* _TASK BRIEF_:
Copy the full set of lines exactly as given.

* _MATERIAL PROVIDED_:
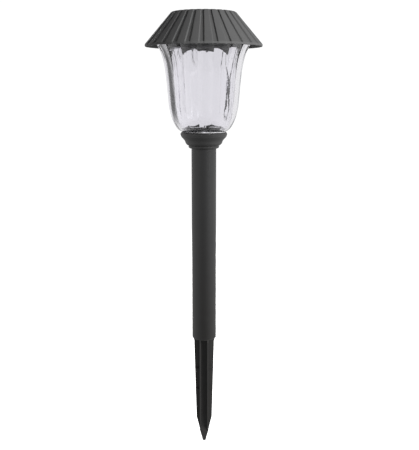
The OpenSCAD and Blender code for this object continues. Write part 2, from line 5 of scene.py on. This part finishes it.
import bmesh
import bpy
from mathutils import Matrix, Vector

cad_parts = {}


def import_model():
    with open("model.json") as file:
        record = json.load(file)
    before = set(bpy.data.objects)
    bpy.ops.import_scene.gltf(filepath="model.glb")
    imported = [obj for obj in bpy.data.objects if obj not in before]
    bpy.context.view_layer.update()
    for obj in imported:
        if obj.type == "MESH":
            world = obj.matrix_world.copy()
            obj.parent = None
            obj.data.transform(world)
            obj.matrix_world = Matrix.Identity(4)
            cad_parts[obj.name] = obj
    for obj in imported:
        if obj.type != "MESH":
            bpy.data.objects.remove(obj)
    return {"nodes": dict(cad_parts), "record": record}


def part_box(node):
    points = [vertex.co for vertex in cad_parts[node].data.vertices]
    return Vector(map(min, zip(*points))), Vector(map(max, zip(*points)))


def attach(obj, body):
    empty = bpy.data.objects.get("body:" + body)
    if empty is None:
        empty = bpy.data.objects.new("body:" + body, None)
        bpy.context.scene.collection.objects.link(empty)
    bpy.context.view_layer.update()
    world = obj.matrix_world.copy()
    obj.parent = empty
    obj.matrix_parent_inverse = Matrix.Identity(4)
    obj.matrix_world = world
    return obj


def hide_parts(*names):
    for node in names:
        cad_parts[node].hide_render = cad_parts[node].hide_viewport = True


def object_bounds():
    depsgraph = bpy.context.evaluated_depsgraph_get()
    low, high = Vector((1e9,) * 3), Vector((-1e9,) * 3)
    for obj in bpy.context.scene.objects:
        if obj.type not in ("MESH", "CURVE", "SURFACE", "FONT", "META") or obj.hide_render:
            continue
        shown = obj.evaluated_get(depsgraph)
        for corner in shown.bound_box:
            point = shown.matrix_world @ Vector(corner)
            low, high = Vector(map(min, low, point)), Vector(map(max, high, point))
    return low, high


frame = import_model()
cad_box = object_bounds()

MM = 0.001
NODES = frame["nodes"]


def low_mm(node):
    return [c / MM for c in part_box(node)[0]]


def high_mm(node):
    return [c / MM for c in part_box(node)[1]]


# ---------------------------------------------------------------- shader maths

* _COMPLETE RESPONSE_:
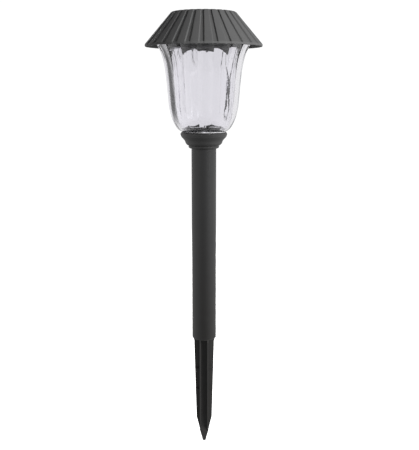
The OpenSCAD and Blender code for this object continues. Write part 2, from line 5 of scene.py on. This part finishes it.
import bmesh
import bpy
from mathutils import Matrix, Vector

cad_parts = {}


def import_model():
    with open("model.json") as file:
        record = json.load(file)
    before = set(bpy.data.objects)
    bpy.ops.import_scene.gltf(filepath="model.glb")
    imported = [obj for obj in bpy.data.objects if obj not in before]
    bpy.context.view_layer.update()
    for obj in imported:
        if obj.type == "MESH":
            world = obj.matrix_world.copy()
            obj.parent = None
            obj.data.transform(world)
            obj.matrix_world = Matrix.Identity(4)
            cad_parts[obj.name] = obj
    for obj in imported:
        if obj.type != "MESH":
            bpy.data.objects.remove(obj)
    return {"nodes": dict(cad_parts), "record": record}


def part_box(node):
    points = [vertex.co for vertex in cad_parts[node].data.vertices]
    return Vector(map(min, zip(*points))), Vector(map(max, zip(*points)))


def attach(obj, body):
    empty = bpy.data.objects.get("body:" + body)
    if empty is None:
        empty = bpy.data.objects.new("body:" + body, None)
        bpy.context.scene.collection.objects.link(empty)
    bpy.context.view_layer.update()
    world = obj.matrix_world.copy()
    obj.parent = empty
    obj.matrix_parent_inverse = Matrix.Identity(4)
    obj.matrix_world = world
    return obj


def hide_parts(*names):
    for node in names:
        cad_parts[node].hide_render = cad_parts[node].hide_viewport = True


def object_bounds():
    depsgraph = bpy.context.evaluated_depsgraph_get()
    low, high = Vector((1e9,) * 3), Vector((-1e9,) * 3)
    for obj in bpy.context.scene.objects:
        if obj.type not in ("MESH", "CURVE", "SURFACE", "FONT", "META") or obj.hide_render:
            continue
        shown = obj.evaluated_get(depsgraph)
        for corner in shown.bound_box:
            point = shown.matrix_world @ Vector(corner)
            low, high = Vector(map(min, low, point)), Vector(map(max, high, point))
    return low, high


frame = import_model()
cad_box = object_bounds()

MM = 0.001
NODES = frame["nodes"]


def low_mm(node):
    return [c / MM for c in part_box(node)[0]]


def high_mm(node):
    return [c / MM for c in part_box(node)[1]]


# ---------------------------------------------------------------- shader maths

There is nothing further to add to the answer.